Persistence Service Sets: Primary and Standby
To prepare for disaster recovery, each persistence cluster divides its services into two parallel sets: primary and standby.
Usage
During cut-over to the disaster recovery site, administrators redefine the primary sets, so the standby set becomes primary.
The same redefinition can facilitate migration to a new main site.
Status
To see the status of the persistence services, view each service set from the perspective of any local FTL server affiliate. For example, consider the following two screen captures.
Figure 72: Disaster Recovery FTL Server's View of Persistence Services in the Standby Set
In this example, the realm defines six persistence services, divided into two sets. The three services in
_setA
run at the main site. The three services in
_setB
run at the disaster recovery site.
(In an actual enterprise, each persistence service would run on a separate and distinct host computer for fault tolerance. However, in this simplified example, the servers all share a host computer.)

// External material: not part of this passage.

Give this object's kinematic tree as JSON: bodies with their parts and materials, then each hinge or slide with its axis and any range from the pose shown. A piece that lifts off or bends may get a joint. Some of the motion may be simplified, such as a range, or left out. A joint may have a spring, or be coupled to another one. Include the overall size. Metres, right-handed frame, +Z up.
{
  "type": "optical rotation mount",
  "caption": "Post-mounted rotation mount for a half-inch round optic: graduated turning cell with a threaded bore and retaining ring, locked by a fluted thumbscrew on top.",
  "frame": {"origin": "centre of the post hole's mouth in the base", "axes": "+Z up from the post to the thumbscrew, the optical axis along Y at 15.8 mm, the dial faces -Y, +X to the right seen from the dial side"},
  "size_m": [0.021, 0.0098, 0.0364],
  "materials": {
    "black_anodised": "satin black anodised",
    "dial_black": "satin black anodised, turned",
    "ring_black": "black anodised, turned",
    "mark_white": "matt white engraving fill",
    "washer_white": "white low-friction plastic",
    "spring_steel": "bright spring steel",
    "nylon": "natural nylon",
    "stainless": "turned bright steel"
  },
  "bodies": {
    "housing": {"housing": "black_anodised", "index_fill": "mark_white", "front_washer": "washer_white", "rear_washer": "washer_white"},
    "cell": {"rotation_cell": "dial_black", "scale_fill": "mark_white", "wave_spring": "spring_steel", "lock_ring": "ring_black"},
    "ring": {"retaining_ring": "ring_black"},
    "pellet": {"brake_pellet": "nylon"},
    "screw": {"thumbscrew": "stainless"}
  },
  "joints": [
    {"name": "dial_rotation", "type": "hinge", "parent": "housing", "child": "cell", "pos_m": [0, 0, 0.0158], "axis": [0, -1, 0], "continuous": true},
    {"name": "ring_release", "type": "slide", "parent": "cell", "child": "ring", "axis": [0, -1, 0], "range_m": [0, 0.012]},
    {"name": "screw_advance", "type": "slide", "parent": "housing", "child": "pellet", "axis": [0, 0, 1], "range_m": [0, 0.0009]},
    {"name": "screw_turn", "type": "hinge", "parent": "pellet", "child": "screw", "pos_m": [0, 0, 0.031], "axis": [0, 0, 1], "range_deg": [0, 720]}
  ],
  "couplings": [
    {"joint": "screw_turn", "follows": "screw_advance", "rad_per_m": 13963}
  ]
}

The two clusters of FTL servers at the primary and disaster recover sites are separate, as are the two sets of persistence services that they manage. Each FTL server cluster displays the status of only those persistence services at its local site.
Conversely, an FTL server does not receive monitoring data from the persistence services at other sites. The FTL server GUI displays the status of the remote persistence services as offline, indicating that those remote persistence services are defined in the realm, but are not client services at the local site.